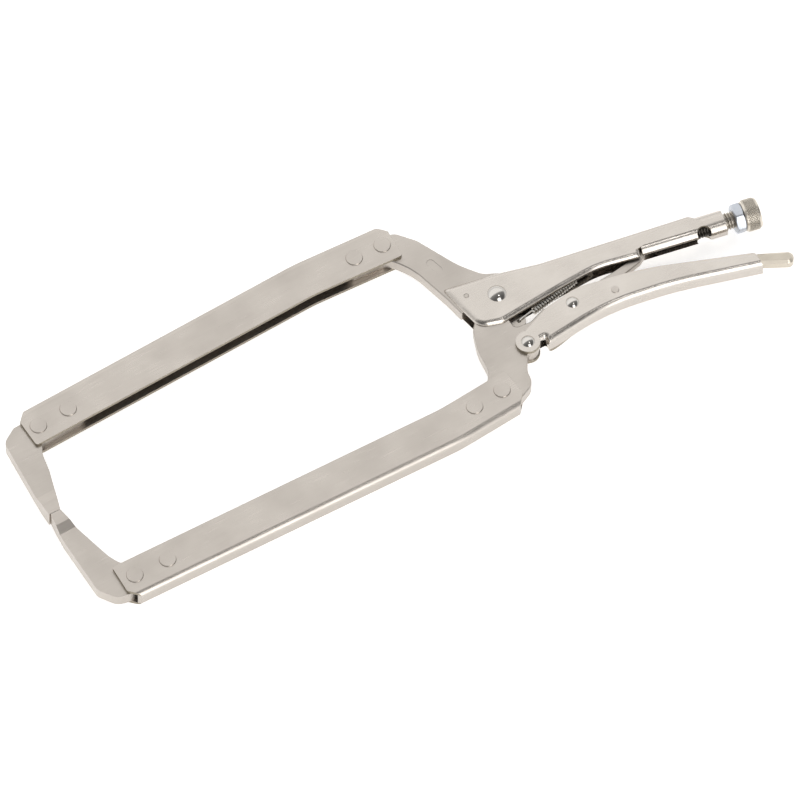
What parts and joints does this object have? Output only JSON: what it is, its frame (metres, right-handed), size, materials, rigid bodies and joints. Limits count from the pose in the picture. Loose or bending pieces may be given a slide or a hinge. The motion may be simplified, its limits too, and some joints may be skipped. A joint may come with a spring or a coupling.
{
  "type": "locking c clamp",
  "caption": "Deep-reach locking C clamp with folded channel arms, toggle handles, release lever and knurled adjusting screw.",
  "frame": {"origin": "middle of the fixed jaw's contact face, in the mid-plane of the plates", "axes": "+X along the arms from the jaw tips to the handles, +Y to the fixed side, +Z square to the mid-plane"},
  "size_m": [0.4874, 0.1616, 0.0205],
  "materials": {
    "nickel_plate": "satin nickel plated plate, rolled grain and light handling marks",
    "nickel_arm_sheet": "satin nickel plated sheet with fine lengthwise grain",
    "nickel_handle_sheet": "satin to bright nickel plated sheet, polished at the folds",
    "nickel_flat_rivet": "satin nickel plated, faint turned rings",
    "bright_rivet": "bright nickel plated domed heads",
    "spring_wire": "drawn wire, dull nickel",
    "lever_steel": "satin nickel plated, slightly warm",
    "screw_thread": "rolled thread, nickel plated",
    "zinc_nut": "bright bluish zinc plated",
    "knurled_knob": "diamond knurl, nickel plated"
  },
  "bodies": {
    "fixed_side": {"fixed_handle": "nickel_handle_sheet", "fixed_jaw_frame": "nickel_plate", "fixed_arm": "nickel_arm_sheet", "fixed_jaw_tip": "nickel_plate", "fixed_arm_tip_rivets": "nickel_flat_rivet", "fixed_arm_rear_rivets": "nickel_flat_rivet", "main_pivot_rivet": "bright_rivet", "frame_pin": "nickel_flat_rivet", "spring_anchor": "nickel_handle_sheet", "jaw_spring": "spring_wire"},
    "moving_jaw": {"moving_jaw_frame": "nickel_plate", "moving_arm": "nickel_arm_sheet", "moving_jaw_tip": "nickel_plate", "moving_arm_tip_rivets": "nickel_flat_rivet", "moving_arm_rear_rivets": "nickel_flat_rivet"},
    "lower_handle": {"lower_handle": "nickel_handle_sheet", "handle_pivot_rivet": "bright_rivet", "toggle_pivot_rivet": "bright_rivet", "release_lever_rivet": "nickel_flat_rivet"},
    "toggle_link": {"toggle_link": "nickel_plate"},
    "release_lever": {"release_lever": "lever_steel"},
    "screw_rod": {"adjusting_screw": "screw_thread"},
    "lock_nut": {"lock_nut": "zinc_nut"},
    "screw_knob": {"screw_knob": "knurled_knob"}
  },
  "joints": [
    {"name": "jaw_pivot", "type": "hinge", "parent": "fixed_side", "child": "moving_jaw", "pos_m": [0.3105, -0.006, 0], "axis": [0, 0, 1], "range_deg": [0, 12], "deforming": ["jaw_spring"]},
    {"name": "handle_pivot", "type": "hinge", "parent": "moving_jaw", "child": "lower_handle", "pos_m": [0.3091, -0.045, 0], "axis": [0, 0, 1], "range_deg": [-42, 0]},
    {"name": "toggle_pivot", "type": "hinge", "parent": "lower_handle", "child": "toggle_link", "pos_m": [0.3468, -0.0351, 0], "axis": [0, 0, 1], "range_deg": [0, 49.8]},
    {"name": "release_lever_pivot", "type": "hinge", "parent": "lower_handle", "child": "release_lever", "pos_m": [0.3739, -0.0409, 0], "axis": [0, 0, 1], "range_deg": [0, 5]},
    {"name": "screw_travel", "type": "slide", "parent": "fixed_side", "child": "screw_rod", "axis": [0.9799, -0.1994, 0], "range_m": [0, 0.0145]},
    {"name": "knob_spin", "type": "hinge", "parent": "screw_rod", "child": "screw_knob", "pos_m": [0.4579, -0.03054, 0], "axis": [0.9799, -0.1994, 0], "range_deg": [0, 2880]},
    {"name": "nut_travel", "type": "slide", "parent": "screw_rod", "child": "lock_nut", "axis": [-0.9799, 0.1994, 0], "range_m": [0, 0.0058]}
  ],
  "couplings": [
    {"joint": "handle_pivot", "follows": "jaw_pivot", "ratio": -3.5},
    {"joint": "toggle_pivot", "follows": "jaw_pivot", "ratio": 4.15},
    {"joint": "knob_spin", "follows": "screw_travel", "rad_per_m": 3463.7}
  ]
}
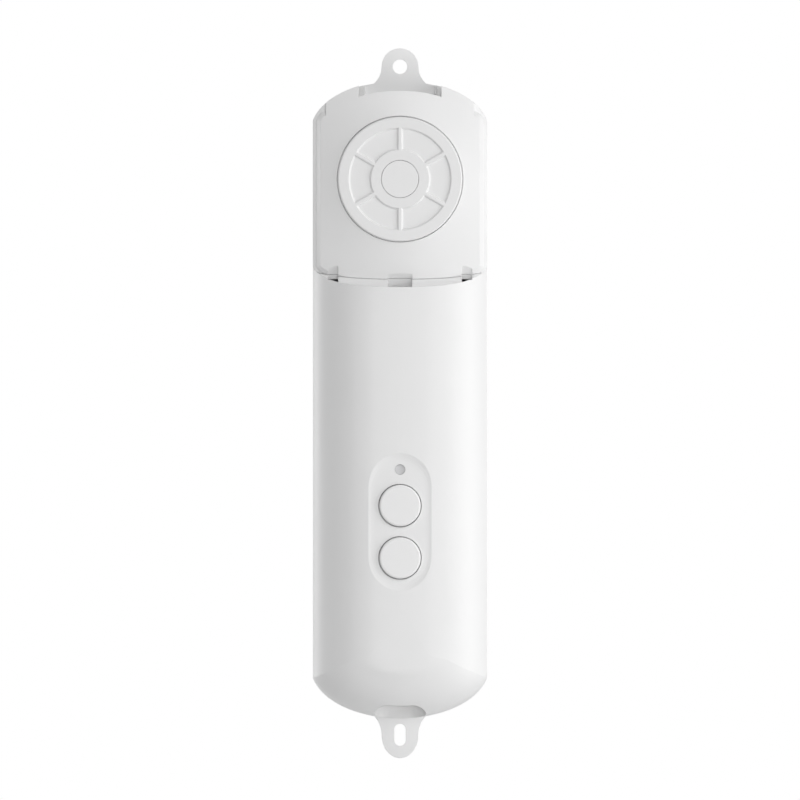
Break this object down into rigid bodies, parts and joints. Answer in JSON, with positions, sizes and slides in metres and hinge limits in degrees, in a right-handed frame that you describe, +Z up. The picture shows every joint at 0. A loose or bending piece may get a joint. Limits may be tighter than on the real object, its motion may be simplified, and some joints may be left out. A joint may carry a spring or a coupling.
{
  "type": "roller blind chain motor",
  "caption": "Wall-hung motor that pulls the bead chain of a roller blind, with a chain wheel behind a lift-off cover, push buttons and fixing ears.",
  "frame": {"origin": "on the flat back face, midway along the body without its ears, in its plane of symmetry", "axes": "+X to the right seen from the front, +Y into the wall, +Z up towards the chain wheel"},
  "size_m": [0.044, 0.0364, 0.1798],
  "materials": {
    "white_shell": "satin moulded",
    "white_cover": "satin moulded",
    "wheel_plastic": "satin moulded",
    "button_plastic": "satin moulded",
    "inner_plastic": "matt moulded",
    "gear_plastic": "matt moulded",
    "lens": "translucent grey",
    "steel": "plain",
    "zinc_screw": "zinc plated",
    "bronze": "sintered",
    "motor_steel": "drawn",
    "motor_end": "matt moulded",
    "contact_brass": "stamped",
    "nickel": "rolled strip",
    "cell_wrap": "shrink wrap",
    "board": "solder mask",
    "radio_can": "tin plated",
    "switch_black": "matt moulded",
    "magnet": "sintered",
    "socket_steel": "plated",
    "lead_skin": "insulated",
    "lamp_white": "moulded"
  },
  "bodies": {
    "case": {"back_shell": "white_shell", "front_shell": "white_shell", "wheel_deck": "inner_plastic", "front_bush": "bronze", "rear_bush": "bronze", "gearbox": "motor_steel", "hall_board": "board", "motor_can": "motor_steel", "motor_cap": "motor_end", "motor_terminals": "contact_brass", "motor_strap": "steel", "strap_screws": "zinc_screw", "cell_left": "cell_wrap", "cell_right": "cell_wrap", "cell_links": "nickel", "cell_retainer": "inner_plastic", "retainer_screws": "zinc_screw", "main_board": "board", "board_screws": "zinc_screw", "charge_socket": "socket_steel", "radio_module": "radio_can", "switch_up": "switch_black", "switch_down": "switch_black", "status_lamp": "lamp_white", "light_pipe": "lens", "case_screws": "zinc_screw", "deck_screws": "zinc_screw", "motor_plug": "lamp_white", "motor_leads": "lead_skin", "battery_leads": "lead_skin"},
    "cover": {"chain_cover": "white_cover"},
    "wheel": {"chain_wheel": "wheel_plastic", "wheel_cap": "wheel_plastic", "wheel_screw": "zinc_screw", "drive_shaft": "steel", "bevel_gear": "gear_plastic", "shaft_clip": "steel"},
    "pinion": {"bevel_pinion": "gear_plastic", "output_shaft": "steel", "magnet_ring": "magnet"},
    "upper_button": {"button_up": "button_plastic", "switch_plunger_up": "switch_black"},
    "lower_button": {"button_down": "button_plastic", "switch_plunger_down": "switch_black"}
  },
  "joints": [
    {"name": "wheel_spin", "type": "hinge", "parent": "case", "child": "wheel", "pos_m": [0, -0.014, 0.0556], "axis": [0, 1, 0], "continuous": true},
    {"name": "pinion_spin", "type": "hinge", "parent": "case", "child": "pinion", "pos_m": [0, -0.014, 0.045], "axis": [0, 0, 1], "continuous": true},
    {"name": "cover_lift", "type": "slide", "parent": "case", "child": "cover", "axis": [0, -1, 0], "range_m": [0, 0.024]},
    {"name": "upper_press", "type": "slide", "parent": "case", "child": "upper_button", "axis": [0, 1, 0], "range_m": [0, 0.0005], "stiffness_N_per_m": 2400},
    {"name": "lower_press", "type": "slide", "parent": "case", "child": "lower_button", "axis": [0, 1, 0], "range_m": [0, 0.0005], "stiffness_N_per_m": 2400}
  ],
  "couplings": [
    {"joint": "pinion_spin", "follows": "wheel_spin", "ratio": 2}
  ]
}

◆ ◆ ◆ ◆ ◆

Identify and copy all lines with the word "into".

Break this object down into rigid bodies, parts and joints. Answer in JSON, with positions, sizes and slides in metres and hinge limits in degrees, in a right-handed frame that you describe, +Z up. The picture shows every joint at 0. A loose or bending piece may get a joint. Limits may be tighter than on the real object, its motion may be simplified, and some joints may be left out. A joint may carry a spring or a coupling.
  "frame": {"origin": "on the flat back face, midway along the body without its ears, in its plane of symmetry", "axes": "+X to the right seen from the front, +Y into the wall, +Z up towards the chain wheel"},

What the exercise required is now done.